Nem tanto à terra

NO PORTUGAL DA DITADURA, em que no campo as mulheres aumentavam a própria miséria tendo todos os anos mais um filho (mas, se alguém lhes perguntava porquê, respondiam coisas como «Isto morre»), muitas crianças preferiam o trabalho agrícola à sala de aula, fosse por terem de andar todos os dias quilómetros a pé até à escola (quase sempre descalças e com fome), fosse por os professores lhes baterem por dá cá aquela palha, às vezes só para mostrar quem é que mandava. Conheço quem tenha levado reguadas nos nós dos dedos (trinta seguidas por ter defendido uma colega acusada injustamente de roubar um bolo); quem chorasse diariamente no caminho para a escola com medo de um ponteiro que todas as semanas ameaçava partir-se numa cabeça diferente; e até quem tenha deixado os estudos na segunda classe por a professora lhe espetar as unhas na parte mais carnosa da orelha de cada vez que descobria um erro na conta de somar.
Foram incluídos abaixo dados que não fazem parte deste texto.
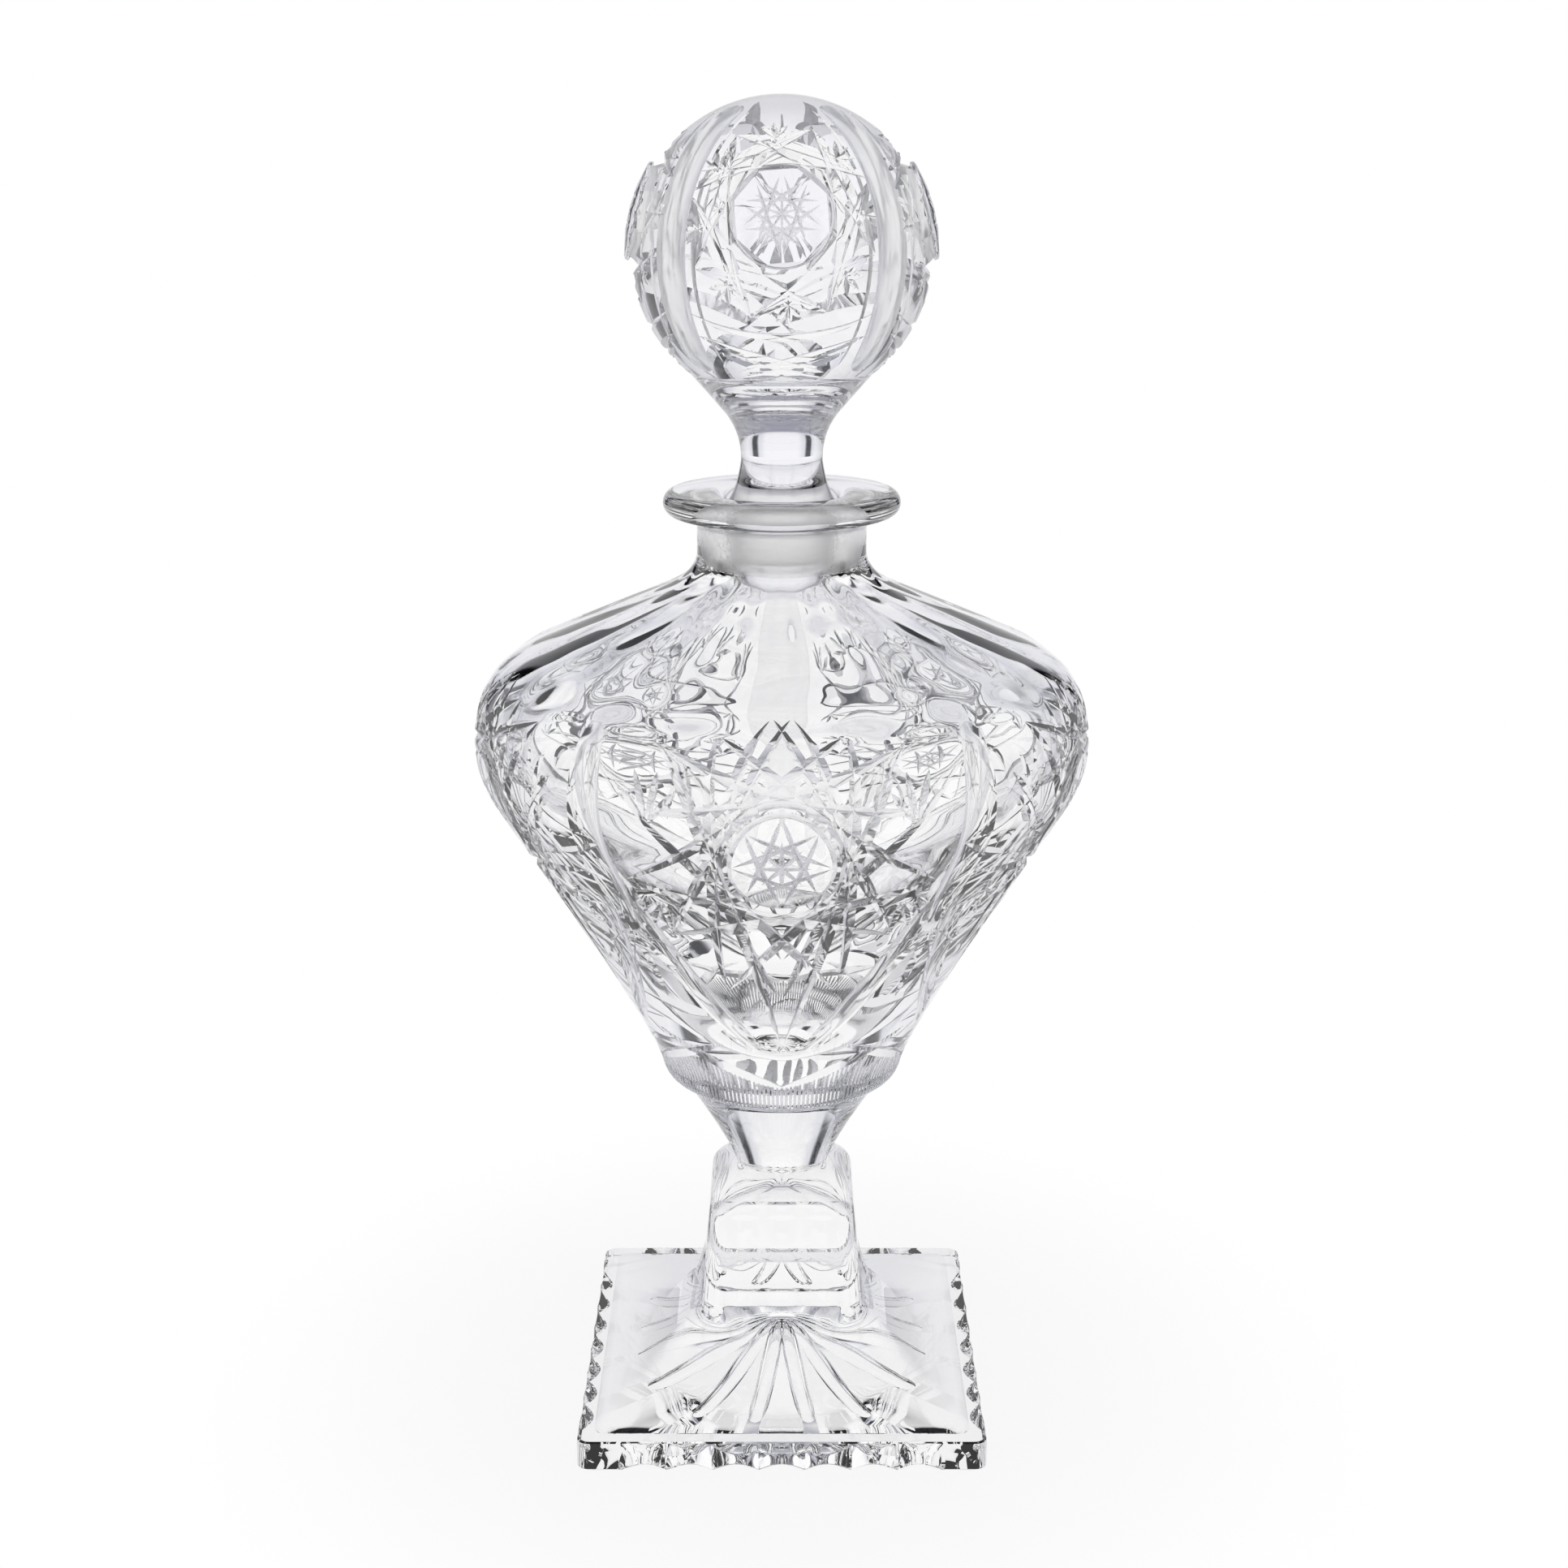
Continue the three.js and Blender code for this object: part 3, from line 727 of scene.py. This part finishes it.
# The ball's arc runs from where it leaves the skirt to just short of its pole
ball_start = math.atan2(BALL_FOOT[1] - BALL[1], BALL_FOOT[0])
ball_rises = np.linspace(ball_start, math.pi / 2 - 0.004, 90)
ball_arc = [(BALL[0] * math.cos(a), BALL[1] + BALL[0] * math.sin(a)) for a in ball_rises]
peg_end = profile(
    (0.2, PEG_TIP),
    (16, (7.2, PEG_TIP + 0.3), (SEAT[0][0] - SEAM - 0.2, SEAT[0][1] - 0.4)),
)
peg_and_waist = profile(
    (SEAT[0][0] - SEAM, SEAT[0][1] + 0.6),
    (12, (SEAT[1][0] - SEAM, SEAT[1][1])),
    (14, (8.4, 186), WAIST),
    (12, (7.6, 196.2), (10.4, 200)),
    (12, (12.6, 202.6), ball_arc[0]),
)
stopper_skin = [circle(r, z) for r, z in joined(peg_end, peg_and_waist, ball_arc)]
stopper_stack = [on_axis(PEG_TIP), *stopper_skin, on_axis(BALL[1] + BALL[0])]
stopper = solid("stopper_cut", [stopper_stack], solid_crystal)


def on_ball(middle, across, up):
    """Places and normals on the ball, from millimetres across and up from a medallion's middle,
    measured along great circles through it."""
    level = np.array([math.cos(middle), math.sin(middle), 0])
    heart = math.cos(BALL_RISE) * level + math.sin(BALL_RISE) * np.array([0, 0, 1])
    east = np.array([-math.sin(middle), math.cos(middle), 0])
    north = np.cross(heart, east)
    away = np.hypot(across, up)
    angle = away / BALL[0]
    # No direction leads to the middle itself, so its distance is kept off zero
    safe = np.maximum(away, 1e-9)
    aside = np.outer(across / safe, east) + np.outer(up / safe, north)
    normals = np.outer(np.cos(angle), heart) + np.sin(angle)[:, None] * aside
    return normals * BALL[0] + np.array([0, 0, BALL[1]]), normals


def on_boss(middle, across, up):
    """The same on the low boss that carries the medallion."""
    places, normals = on_ball(middle, across, up)
    return places + normals * BOSS_HEIGHT, normals


def on_meridian(middle, across, up):
    """Places and normals on the ball by its own meridians, for what frames the fields."""
    rise = up / BALL[0]
    phi = middle + across / (BALL[0] * np.cos(rise))
    normals = np.stack([np.cos(rise) * np.cos(phi), np.cos(rise) * np.sin(phi), np.sin(rise)], 1)
    return normals * BALL[0] + np.array([0, 0, BALL[1]]), normals


def boss(middle):
    """A medallion's low boss on the ball: flat in the middle, with a sloping edge."""
    a = np.arange(96) * 2 * math.pi / 96
    rings = []
    for radius, height in ((9.9, -0.8), (8.8, 0.9), (8.4, 1), (4.2, 1)):
        places, normals = on_ball(middle, radius * np.cos(a), radius * np.sin(a))
        rings.append(places + normals * height * BOSS_HEIGHT)
    heart, outward = on_ball(middle, np.zeros(1), np.zeros(1))
    return [heart - outward * 3, *rings, heart + outward * BOSS_HEIGHT]


ball_middles = bearings(BALL_FIELDS)
ball_betweens = [m + math.pi / BALL_FIELDS for m in ball_middles]
bosses = solid("bosses", [boss(m) for m in ball_middles], solid_crystal)
stopper = combine(stopper, [bosses], "UNION")


def around(radius, share):
    """A point at this share of a turn round a medallion, clockwise from its top."""
    return radius * np.array([math.sin(2 * math.pi * share), math.cos(2 * math.pi * share)])


# Two stars cross round each medallion, one of deep long mitres and one of shallower short ones
tips = [around(TIP_RADIUS, (k + 0.4) / BALL_TIPS) for k in range(BALL_TIPS)]
ball_cutters = []
for skip, radius, depth in ((3, 10.1, 1.4), (2, 13.2, 1.0)):
    label = "ball_star_%d" % skip
    ball_cutters += star_cutters(
        label, on_ball, ball_middles, tips, skip, radius, depth, 14, ball_cut
    )
ball_cutters += rosette("ball_rosette", on_boss, ball_middles, 7.7, 10, 4, 0.32)
# Small stars of crossing kerfs fill the gaps between the large star's points
for k in range(SMALL_STAR_KERFS):
    small_kerfs = []
    for star in range(BALL_TIPS):
        share = (star + 0.9) / BALL_TIPS
        at = around(SMALL_STAR_RADIUS, share)
        aim = around(SMALL_STAR_REACH, share + k / (2 * SMALL_STAR_KERFS))
        line = bezier([at - aim, at + aim], 6)
        small_kerfs += [cut_between(on_ball, m, line, 0.7, mitre(48)) for m in ball_middles]
    ball_cutters.append(solid("small_stars_%d" % k, small_kerfs, ball_cut))


def framing(name, middles, controls, steps, depth, section, material=ball_cut, power=0.6):
    """One object for a curve cut along the ball's meridians, at every field or between them."""
    curve = bezier(controls, steps)
    return engraved(name, on_meridian, middles, curve, depth, section, material, power)


# A hollow band runs down between two fields, and a bent line frames each field from below
band = [(0, -23), (0, 33)]
ball_cutters.append(framing("bands", ball_betweens, band, 30, 1.4, hollow(7, 12), satin_band, 0.3))
bend = [(-18, -9.4), (0, -18.2), (18, -9.4)]
ball_cutters.append(framing("bends", ball_middles, bend, 20, 0.6, mitre(55)))
for lean in (-1, 1):
    # A fine strip edges the band on either side, and arcs cross under the field
    strip = [(5.6 * lean, -21), (5.6 * lean, 6), (4.4 * lean, 31)]
    label = "strips_%d" % lean
    ball_cutters.append(framing(label, ball_betweens, strip, 24, 0.4, mitre(50), power=0.3))
    for drop, reach in ((0, 16), (3.2, 12)):
        arc = [(-reach * lean, -14 - drop), (-2 * lean, -19.5 - drop), (8 * lean, -22.5 - drop / 2)]
        label = "arcs_%d_%d" % (lean, drop)
        ball_cutters.append(framing(label, ball_middles, arc, 14, 0.9, mitre(52)))
stopper = carve(stopper, ball_cutters)
grind(stopper, ground_crystal, SEAT[0][1] + 0.6, SEAT[1][1], SEAT[1][0])
polish(stopper)
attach(stopper, "stopper")
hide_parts("stopper")


# Table, light and camera. The bottle stands on a plain white sheet in a white tent. Six upright
# dark cards round it and the tent's grey ceiling put the grey edges into the clear glass.

SHEET_HALF = 1500.0
SHEET_CORNER = 400.0
CARDS = 6

sheet = bpy.data.materials.new("white_paper_sheet")
sheet.use_nodes = True
sheet_tree = sheet.node_tree
sheet_tree.nodes.clear()
rays = node(sheet_tree, "ShaderNodeLightPath")
through = {0: rays.outputs["Is Camera Ray"], 1: rays.outputs["Is Transmission Ray"]}
straight = node(sheet_tree, "ShaderNodeMath", {"operation": "MAXIMUM"}, through)
mirrored = {0: straight.outputs[0], 1: rays.outputs["Is Glossy Ray"]}
seen = node(sheet_tree, "ShaderNodeMath", {"operation": "MAXIMUM"}, mirrored)
# Away from the bottle's shadow the paper runs into the white behind it
place = node(sheet_tree, "ShaderNodeTexCoord")
from_middle = {0: place.outputs["Object"]}
away = node(sheet_tree, "ShaderNodeVectorMath", {"operation": "LENGTH"}, from_middle)
fade = {
    "From Min": 0.05,
    "From Max": 0.13,
    "To Min": 0.88,
    "To Max": 1.0,
    "interpolation_type": "SMOOTHSTEP",
}
bright = node(sheet_tree, "ShaderNodeMapRange", fade, {"Value": away.outputs["Value"]})
factors = {0: seen.outputs[0], 1: bright.outputs[0]}
glowing = node(sheet_tree, "ShaderNodeMath", {"operation": "MULTIPLY"}, factors)
paper = node(sheet_tree, "ShaderNodeBsdfDiffuse", {"Color": linear("#f7f7f7")})
glow = node(sheet_tree, "ShaderNodeEmission", {"Color": linear("#ffffff"), "Strength": 1.0})
layers = {0: glowing.outputs[0], 1: paper.outputs[0], 2: glow.outputs[0]}
both = node(sheet_tree, "ShaderNodeMixShader", {}, layers)
node(sheet_tree, "ShaderNodeOutputMaterial", {}, {"Surface": both.outputs[0]})
sheet_rings = [square(SHEET_HALF, SHEET_CORNER, z, 64) for z in (-0.5, -0.001)]
floor = solid("floor", [capped(sheet_rings)], sheet)

world = bpy.data.worlds.new("white_tent")
bpy.context.scene.world = world
world.use_nodes = True
tent_tree = world.node_tree
tent_tree.nodes.clear()


def ramp(value, start, end, low, high):
    """A soft step of a value from low at start to high at end."""
    step = {
        "From Min": start,
        "From Max": end,
        "To Min": low,
        "To Max": high,
        "interpolation_type": "SMOOTHSTEP",
    }
    return node(tent_tree, "ShaderNodeMapRange", step, {"Value": value}).outputs[0]


def mixed(share, first, second):
    """A colour between two, each a hex code or a socket."""
    made = node(tent_tree, "ShaderNodeMix", {"data_type": "RGBA"}, {0: share})
    for key, colour in ((6, first), (7, second)):
        if isinstance(colour, str):
            made.inputs[key].default_value = linear(colour)
        else:
            tent_tree.links.new(colour, made.inputs[key])
    return made.outputs[2]


direction = node(tent_tree, "ShaderNodeTexCoord")
axes = node(tent_tree, "ShaderNodeSeparateXYZ", {}, {"Vector": direction.outputs["Generated"]})
height = axes.outputs["Z"]
level = {0: axes.outputs["Y"], 1: axes.outputs["X"]}
bearing = node(tent_tree, "ShaderNodeMath", {"operation": "ARCTAN2"}, level)
turns = {"operation": "MULTIPLY_ADD", 1: CARDS, 2: math.pi}
turned = node(tent_tree, "ShaderNodeMath", turns, {0: bearing.outputs[0]})
wave = node(tent_tree, "ShaderNodeMath", {"operation": "COSINE"}, {0: turned.outputs[0]})

# The wave is lowest at six bearings: to the right, and at every sixth of a turn from there, so
# that none is straight behind the bottle. A card stands at each, with soft grey beside it, and
# ends below the ceiling.
beside = ramp(wave.outputs[0], -1.0, 0.0, 1.0, 0.0)
upright = ramp(wave.outputs[0], -0.98, -0.80, 1.0, 0.0)
lower = ramp(height, 0.45, 0.60, 1.0, 0.0)
card = node(tent_tree, "ShaderNodeMath", {"operation": "MULTIPLY"}, {0: upright, 1: lower})
ceiling = ramp(height, 0.50, 0.90, 0.0, 1.0)
side_colour = mixed(beside, "#ffffff", "#e2e3ea")
roofed_colour = mixed(ceiling, side_colour, "#9a9ba7")
tent_colour = mixed(card.outputs[0], roofed_colour, "#26282f")
tent = node(tent_tree, "ShaderNodeBackground", {"Strength": 1.0}, {"Color": tent_colour})
# The camera itself sees plain white behind the bottle
plain = node(tent_tree, "ShaderNodeBackground", {"Color": linear("#ffffff"), "Strength": 1.0})
path = node(tent_tree, "ShaderNodeLightPath")
sides = {0: path.outputs["Is Camera Ray"], 1: tent.outputs[0], 2: plain.outputs[0]}
shown = node(tent_tree, "ShaderNodeMixShader", {}, sides)
node(tent_tree, "ShaderNodeOutputWorld", {}, {"Surface": shown.outputs[0]})

# Pixels of the photograph, then millimetres and radians
PHOTO_SIDE = 1932
FOCAL_PIXELS = 2803.7
SHIFT_PIXELS = 2.7
SENSOR = 36.0
CAMERA_BACK = 428.16
CAMERA_HEIGHT = 252.3
CAMERA_TILT = 0.283
camera_data = bpy.data.cameras.new("camera")
camera_data.sensor_fit = "HORIZONTAL"
camera_data.sensor_width = SENSOR
camera_data.lens = SENSOR * FOCAL_PIXELS / PHOTO_SIDE
camera_data.shift_x = SHIFT_PIXELS / PHOTO_SIDE
camera_data.clip_end = 20
camera = bpy.data.objects.new("camera", camera_data)
bpy.context.scene.collection.objects.link(camera)
camera.location = (0, -CAMERA_BACK * 0.001, CAMERA_HEIGHT * 0.001)
camera.rotation_euler = (math.pi / 2 - CAMERA_TILT, 0, 0)
bpy.context.scene.camera = camera
bpy.context.scene.view_settings.view_transform = "Standard"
Não foi, felizmente, o meu caso, embora também me recorde de, no colégio onde andei, haver uma palmatória pendurada no gabinete da directora para inibir comportamentos demasiado afoitos. Mas nunca a vi avermelhar uma só mão.

Creio que todos os que ouviram contar ou sentiram na pele histórias como as que acima referi saudaram, logo a seguir à Revolução, o aparecimento de uma escola sem violência física e aberta ao diálogo, na qual professor e aluno eram peças equivalentes de uma engrenagem que já não admitia deuses nem escravos. Porém, talvez com o receio de que o exercício da autoridade evocasse a memória do fascismo e fosse, portanto, malvisto, a disciplina e a admiração pelos mestres, tão necessárias ao sucesso da aprendizagem, depressa se diluíram numa espécie de igualdade desproporcionada que, de resto, muitos docentes facilitaram. Na escola onde ensinei em 1987-1988, alguns colegas levaram à cena no final do ano uma peça da sua autoria, em que os membros do Conselho Directivo davam bolachinhas aos alunos malcriados e penalizavam com uma suspensão os professores que tinham marcado falta de castigo aos «pobrezinhos». Apesar da caricatura, a situação não andava longe da verdade, e é pena que a comédia não tenha servido de advertência.

Não há muito tempo, um rapaz de doze anos entrou na sala de aula aos chutos a uma bola; e, quando o professor a apanhou e se recusou a devolver-lha, virou-se a ele e agrediu-o violentamente. Não foi o primeiro nem será o último. Uma mera inversão de papéis? Adeus, futuro.